Abstract

Entrepreneurs have been subjects of great interest among researchers since they are commonly recognized as important players for economic growth worldwide. A variety of studies have already been conducted, in which entrepreneurs motivations, emotions, choices, income, behavior, personality, and thinking, amongst others, were analyzed. However, little has been investigated about the interactions of entrepreneurs within the context of online social networks, and even less at a geographical level where they develop their duties. Two of the well-known organizations in the world, the Global Entrepreneurship Monitor (GEM) Consortium and the Global Entrepreneurship and Development Institute (GEDI), provide valuable insights about the entrepreneurial activity and the countries’ entrepreneurship ecosystems, based on several dimensions.
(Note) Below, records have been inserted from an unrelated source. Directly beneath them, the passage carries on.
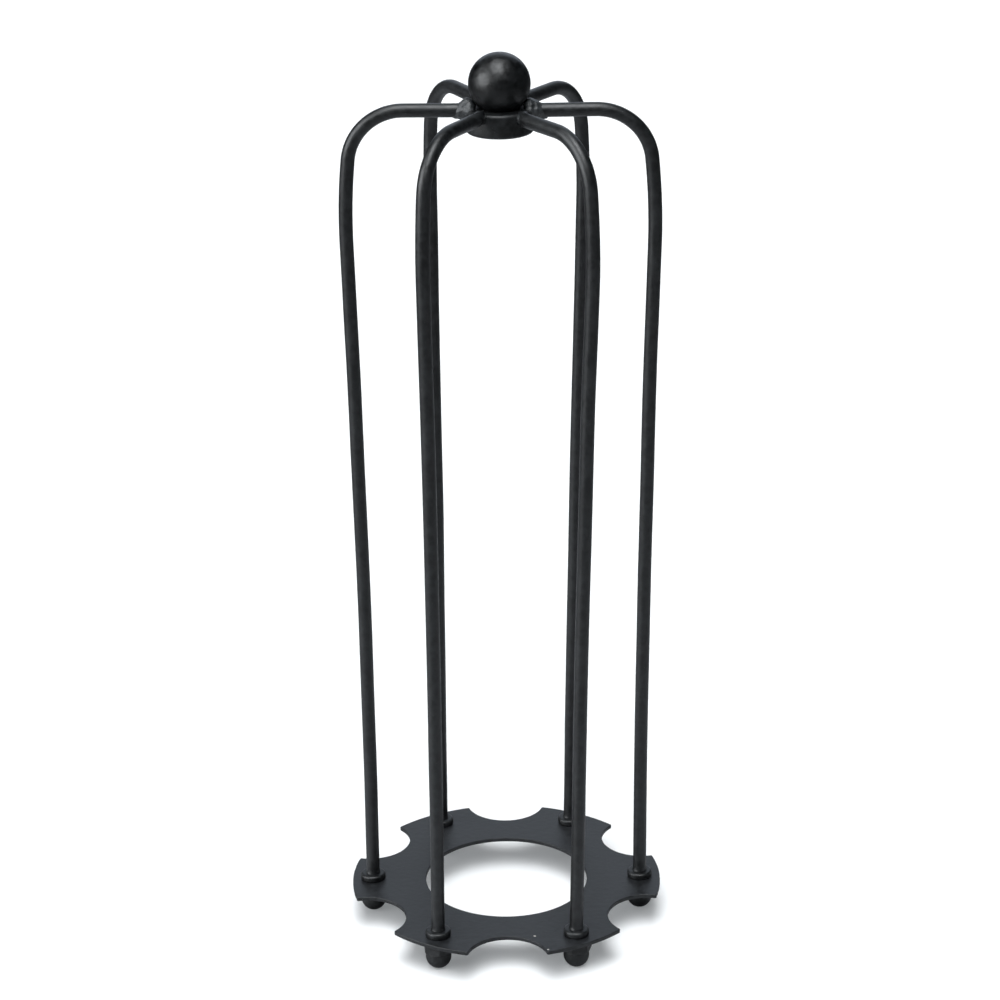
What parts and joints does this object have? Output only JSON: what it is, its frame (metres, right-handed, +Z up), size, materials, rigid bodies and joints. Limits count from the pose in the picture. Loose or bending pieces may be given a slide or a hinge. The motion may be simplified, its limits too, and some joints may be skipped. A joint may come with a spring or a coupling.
{
  "type": "bulb guard",
  "caption": "Wire bulb guard: a scalloped ring plate with a lampholder hole, bent wires welded to a top hub with a ball finial, and domed cap nut feet.",
  "frame": {"origin": "on the centre line, on the surface that the cap nuts stand on", "axes": "+Z up the centre line to the ball; +X to wire 1; the picture looks along +Y, slightly down"},
  "size_m": [0.0802, 0.0778, 0.2277],
  "materials": {
    "plate_paint": "satin black powder coat",
    "wire_paint": "satin black powder coat",
    "fitting_paint": "satin black powder coat",
    "weld_paint": "satin black powder coat over lumpy weld",
    "ball_paint": "satin black powder coat",
    "bare_thread": "dull dark steel"
  },
  "bodies": {
    "ring": {"base_plate": "plate_paint"},
    "cage": {"cage_wire_1": "wire_paint", "cage_wire_2": "wire_paint", "cage_wire_3": "wire_paint", "cage_wire_4": "wire_paint", "cage_wire_5": "wire_paint", "cage_wire_6": "wire_paint", "collar_1": "fitting_paint", "collar_2": "fitting_paint", "collar_3": "fitting_paint", "collar_4": "fitting_paint", "collar_5": "fitting_paint", "collar_6": "fitting_paint", "weld_bead_1": "weld_paint", "weld_bead_2": "weld_paint", "weld_bead_3": "weld_paint", "weld_bead_4": "weld_paint", "weld_bead_5": "weld_paint", "weld_bead_6": "weld_paint", "hub": "fitting_paint", "finial_stud": "bare_thread", "finial_ball": "ball_paint"},
    "nut_1": {"cap_nut_1": "fitting_paint"},
    "nut_2": {"cap_nut_2": "fitting_paint"},
    "nut_3": {"cap_nut_3": "fitting_paint"},
    "nut_4": {"cap_nut_4": "fitting_paint"},
    "nut_5": {"cap_nut_5": "fitting_paint"},
    "nut_6": {"cap_nut_6": "fitting_paint"}
  },
  "joints": [
    {"name": "cage_lift", "type": "slide", "parent": "ring", "child": "cage", "axis": [0, 0, 1], "range_m": [0, 0.0049]},
    {"name": "nut_1_turn", "type": "hinge", "parent": "ring", "child": "nut_1", "pos_m": [0.0348, 0, 0.008], "axis": [0, 0, -1], "range_deg": [0, 2520]},
    {"name": "nut_2_turn", "type": "hinge", "parent": "ring", "child": "nut_2", "pos_m": [0.0174, 0.03014, 0.008], "axis": [0, 0, -1], "range_deg": [0, 2520]},
    {"name": "nut_3_turn", "type": "hinge", "parent": "ring", "child": "nut_3", "pos_m": [-0.0174, 0.03014, 0.008], "axis": [0, 0, -1], "range_deg": [0, 2520]},
    {"name": "nut_4_turn", "type": "hinge", "parent": "ring", "child": "nut_4", "pos_m": [-0.0348, 0, 0.008], "axis": [0, 0, -1], "range_deg": [0, 2520]},
    {"name": "nut_5_turn", "type": "hinge", "parent": "ring", "child": "nut_5", "pos_m": [-0.0174, -0.03014, 0.008], "axis": [0, 0, -1], "range_deg": [0, 2520]},
    {"name": "nut_6_turn", "type": "hinge", "parent": "ring", "child": "nut_6", "pos_m": [0.0174, -0.03014, 0.008], "axis": [0, 0, -1], "range_deg": [0, 2520]}
  ],
  "couplings": [
    {"joint": "nut_1_turn", "follows": "cage_lift", "rad_per_m": 8976},
    {"joint": "nut_2_turn", "follows": "cage_lift", "rad_per_m": 8976},
    {"joint": "nut_3_turn", "follows": "cage_lift", "rad_per_m": 8976},
    {"joint": "nut_4_turn", "follows": "cage_lift", "rad_per_m": 8976},
    {"joint": "nut_5_turn", "follows": "cage_lift", "rad_per_m": 8976},
    {"joint": "nut_6_turn", "follows": "cage_lift", "rad_per_m": 8976}
  ]
}
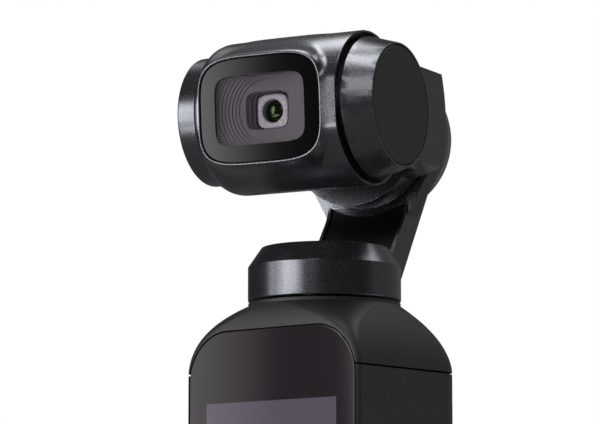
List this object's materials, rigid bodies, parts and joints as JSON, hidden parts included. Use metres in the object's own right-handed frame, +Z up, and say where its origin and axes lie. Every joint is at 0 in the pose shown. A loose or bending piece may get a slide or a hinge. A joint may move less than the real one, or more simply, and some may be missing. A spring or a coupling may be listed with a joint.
{
  "type": "pocket gimbal camera",
  "caption": "Slim hand-held camera: a small barrel-shaped camera on a three-axis motor gimbal above a flat handle with a square touch screen.",
  "frame": {"origin": "centre of the handle's flat base, on the pan axis", "axes": "+Z up along the handle and the pan axis, -Y out of the screen, +X to the right as the screen is faced; stored with the head panned 10.75 degrees and pitched 3.7 degrees down, as pictured"},
  "size_m": [0.0324, 0.0399, 0.1226],
  "materials": {
    "handle_plastic": "fine speckled texture, dark grey",
    "cover_glass": "glossy, purple-black glass, opaque behind",
    "display": "dark display behind the glass",
    "backlight": "diffuse white",
    "frame_metal": "cast, satin",
    "battery_wrap": "satin pouch",
    "circuit_board": "solder mask, satin",
    "chip_resin": "matt black resin",
    "sheet_steel": "bright sheet",
    "copper": "satin copper",
    "card_plastic": "matt black",
    "gold_contacts": "polished",
    "cover_plastic": "matt black",
    "button_plastic": "fine matt",
    "red_mark": "gloss red",
    "light_pipe": "clear light pipe",
    "screw_steel": "dark steel",
    "gimbal_metal": "anodised or painted charcoal with a fine metallic grain, satin",
    "inner_metal": "machined, satin",
    "motor_steel": "laminated, satin",
    "coil_copper": "enamelled winding",
    "magnet_nickel": "nickel plated",
    "arm_black": "matt black",
    "flex_film": "amber film",
    "disc_metal": "satin charcoal",
    "window_glass": "coated, glossy",
    "baffle_plastic": "matt grey",
    "lens_ring": "light grey, fine grain",
    "lens_black": "matt black",
    "lens_glass": "coated green-yellow",
    "sensor_glass": "gloss"
  },
  "bodies": {
    "handle": {"top_cap": "handle_plastic", "handle_shell": "handle_plastic", "base_cap": "handle_plastic", "screen_glass": "cover_glass", "touch_film": "cover_glass", "display_panel": "display", "display_backlight": "backlight", "inner_frame": "frame_metal", "battery_cell": "battery_wrap", "main_board": "circuit_board", "board_chips": "chip_resin", "shield_can": "sheet_steel", "heat_spreader": "copper", "usb_socket": "sheet_steel", "card_socket": "sheet_steel", "port_contacts": "gold_contacts", "button_board": "circuit_board", "button_switches": "sheet_steel", "status_light": "light_pipe", "microphones": "gold_contacts", "frame_screws": "screw_steel", "pan_base": "inner_metal", "pan_bearings": "sheet_steel", "pan_stator": "motor_steel", "pan_coils": "coil_copper"},
    "memory_card": {"memory_card": "card_plastic"},
    "port_cover": {"port_cover": "cover_plastic"},
    "record_button": {"record_button": "button_plastic", "record_mark": "red_mark"},
    "function_button": {"function_button": "button_plastic"},
    "pan": {"pan_collar": "gimbal_metal", "pan_rotor": "inner_metal", "pan_magnets": "magnet_nickel", "pan_arm": "gimbal_metal", "arm_cover": "arm_black", "arm_flex": "flex_film", "arm_screws": "screw_steel", "roll_bearings": "sheet_steel", "roll_stator": "motor_steel", "roll_coils": "coil_copper", "roll_cover": "gimbal_metal"},
    "roll": {"roll_bracket": "gimbal_metal", "roll_magnets": "magnet_nickel", "tilt_bearings": "sheet_steel", "tilt_stator": "motor_steel", "tilt_coils": "coil_copper", "tilt_cover": "disc_metal"},
    "camera": {"front_shell": "gimbal_metal", "rear_shell": "gimbal_metal", "end_cap": "disc_metal", "window_glass": "window_glass", "light_baffle": "baffle_plastic", "filter_magnets": "magnet_nickel", "lens_surround": "lens_ring", "lens_barrel": "lens_black", "lens_elements": "lens_glass", "image_sensor": "sensor_glass", "sensor_board": "circuit_board", "tilt_rotor": "inner_metal", "tilt_magnets": "magnet_nickel"}
  },
  "joints": [
    {"name": "pan", "type": "hinge", "parent": "handle", "child": "pan", "pos_m": [0, 0, 0.11195], "axis": [0, 0, 1], "range_deg": [-280.75, 59.25]},
    {"name": "roll", "type": "hinge", "parent": "pan", "child": "roll", "pos_m": [0, 0, 0.11195], "axis": [-0.1865, 0.9825, 0], "range_deg": [-45, 45]},
    {"name": "tilt", "type": "hinge", "parent": "roll", "child": "camera", "pos_m": [0.00149, -0.00786, 0.11195], "axis": [0.9825, 0.1865, 0], "range_deg": [-73.7, 176.3]},
    {"name": "card_slide", "type": "slide", "parent": "handle", "child": "memory_card", "axis": [-1, 0, 0], "range_m": [0, 0.015]},
    {"name": "port_cover_slide", "type": "slide", "parent": "handle", "child": "port_cover", "axis": [0, -1, 0], "range_m": [0, 0.006]},
    {"name": "record_press", "type": "slide", "parent": "handle", "child": "record_button", "axis": [0, 1, 0], "range_m": [0, 0.00035], "stiffness_N_per_m": 2000},
    {"name": "function_press", "type": "slide", "parent": "handle", "child": "function_button", "axis": [0, 1, 0], "range_m": [0, 0.00035], "stiffness_N_per_m": 2000}
  ]
}
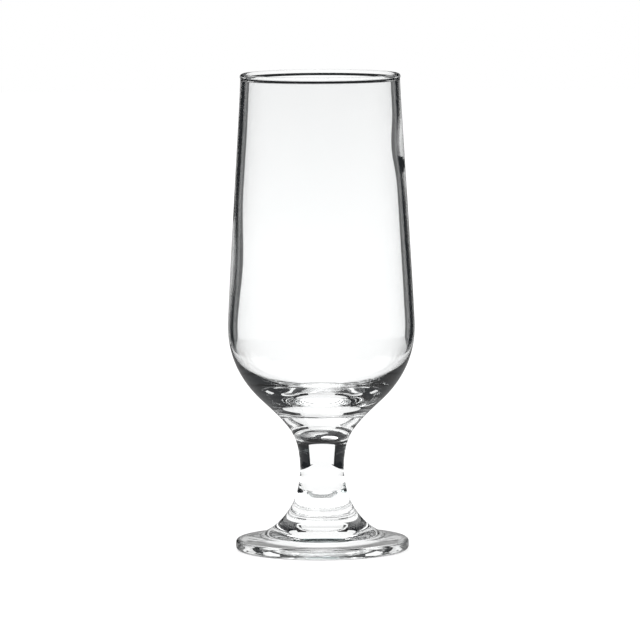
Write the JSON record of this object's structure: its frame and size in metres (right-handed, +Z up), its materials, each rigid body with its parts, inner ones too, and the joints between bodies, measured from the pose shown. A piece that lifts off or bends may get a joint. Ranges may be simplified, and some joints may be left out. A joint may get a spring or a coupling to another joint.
{
  "type": "stemmed pilsner glass",
  "caption": "Clear footed beer glass: tall barrel bowl with a beaded rim, short solid waisted stem, and a flared round foot hollowed underneath.",
  "frame": {"origin": "on the glass's axis, in the plane of the flat ring that the foot rests on", "axes": "+Z up along the axis, from the foot to the rim; X and Y level, and alike, because the glass is round"},
  "size_m": [0.0712, 0.0712, 0.182],
  "materials": {
    "clear_glass": "clear soda-lime glass, fire-polished and smooth, with slight ripples in the blown wall"
  },
  "bodies": {
    "root": {"bowl": "clear_glass", "stem": "clear_glass", "foot": "clear_glass"}
  },
  "joints": []
}
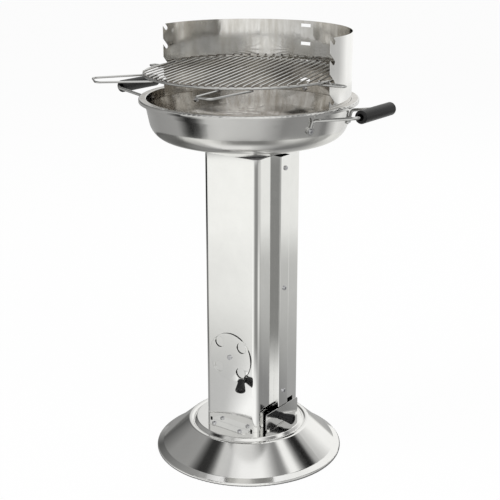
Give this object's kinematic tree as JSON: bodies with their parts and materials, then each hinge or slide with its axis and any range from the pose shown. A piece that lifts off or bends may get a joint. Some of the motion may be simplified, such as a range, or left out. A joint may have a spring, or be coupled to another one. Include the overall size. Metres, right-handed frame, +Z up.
{
  "type": "pedestal charcoal grill",
  "caption": "Round charcoal grill bowl with wind shield and lift-off grate on a box-shaped sheet-metal column and a round pressed foot.",
  "frame": {"origin": "on the floor, under the middle of the whole grill's box; the axis of bowl and foot stands 22.4 mm behind it", "axes": "+Z up, -Y towards the front with the air disc, +X towards the side that the ash drawer pulls out of"},
  "size_m": [0.484, 0.3948, 0.714],
  "materials": {
    "foot_steel": "mirror polished stainless steel",
    "column_steel": "bright stainless steel sheet with a fine grain",
    "disc_steel": "bright stainless steel sheet",
    "bowl_steel": "mirror polished stainless steel",
    "shield_steel": "mirror polished stainless steel sheet",
    "wire_steel": "bright drawn steel wire",
    "screw_steel": "zinc plated steel",
    "black_plastic": "black moulded phenolic plastic"
  },
  "bodies": {
    "grill_stand": {"foot": "foot_steel", "column_front_cover": "column_steel", "column_rear_shell": "column_steel", "side_strip_right": "column_steel", "side_strip_left": "column_steel", "column_top_plate": "column_steel", "drawer_rail_front": "column_steel", "drawer_rail_rear": "column_steel", "bowl": "bowl_steel", "wind_shield": "shield_steel", "handle_wire_right": "wire_steel", "handle_wire_left": "wire_steel", "foot_screws": "screw_steel", "foot_nuts": "screw_steel", "strip_screws_right": "screw_steel", "strip_nuts_right": "screw_steel", "strip_screws_left": "screw_steel", "strip_nuts_left": "screw_steel", "air_disc_rivet": "screw_steel", "air_disc_washer": "screw_steel", "bowl_bolts": "screw_steel", "bowl_nuts": "screw_steel", "shield_screws": "screw_steel", "shield_nuts": "screw_steel", "handle_screws": "screw_steel", "handle_nuts": "screw_steel"},
    "air_disc": {"air_disc": "disc_steel", "air_disc_knob": "black_plastic"},
    "ash_drawer": {"ash_drawer_tray": "column_steel", "ash_drawer_front": "column_steel", "ash_drawer_knob": "black_plastic", "ash_drawer_screw": "screw_steel"},
    "cooking_grate": {"grate_ring": "wire_steel", "grate_bars": "wire_steel", "grate_ear_right": "wire_steel", "grate_ear_left": "wire_steel", "grate_rear_hook": "wire_steel", "grate_loop_left": "wire_steel", "grate_loop_front": "wire_steel"},
    "fire_grate": {"fire_grate_ring": "wire_steel", "fire_grate_bars": "wire_steel"},
    "grip_right": {"handle_grip_right": "black_plastic"},
    "grip_left": {"handle_grip_left": "black_plastic"}
  },
  "joints": [
    {"name": "air_disc_turn", "type": "hinge", "parent": "grill_stand", "child": "air_disc", "pos_m": [0, -0.03079, 0.179], "axis": [0, -1, 0], "continuous": true},
    {"name": "ash_drawer_slide", "type": "slide", "parent": "grill_stand", "child": "ash_drawer", "axis": [1, 0, 0], "range_m": [-0.0085, 0.085]},
    {"name": "cooking_grate_lift", "type": "slide", "parent": "grill_stand", "child": "cooking_grate", "axis": [0, -0.7071, 0.7071], "range_m": [0, 0.12]},
    {"name": "fire_grate_lift", "type": "slide", "parent": "grill_stand", "child": "fire_grate", "axis": [0, 0, 1], "range_m": [0, 0.06]},
    {"name": "grip_right_spin", "type": "hinge", "parent": "grill_stand", "child": "grip_right", "pos_m": [0.232, 0.02241, 0.609], "axis": [0, 1, 0], "continuous": true},
    {"name": "grip_left_spin", "type": "hinge", "parent": "grill_stand", "child": "grip_left", "pos_m": [-0.232, 0.02241, 0.609], "axis": [0, 1, 0], "continuous": true}
  ]
}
Yet, none of such dimensions have taken into account the speech of entrepreneurs in social media, and the reproducibility of such studies presents considerable limitations as they are very costly and highly demanding. The present study proposes a framework to fetch users, grouped by their country of residence, from a target community in the micro-blogging platform Twitter. By using natural language processing and data mining techniques over psycholinguistic dimensions present on 219M posts, authored by 135K entrepreneurs of 65 countries, we found significant differences in their speech. Results indicate that African entrepreneurs show higher scores regarding negative emotions than the rest of the entrepreneurs’ population. In addition to this, we found that entrepreneurs from developed countries exhibit higher scores in positive emotions than other entrepreneurs in the world.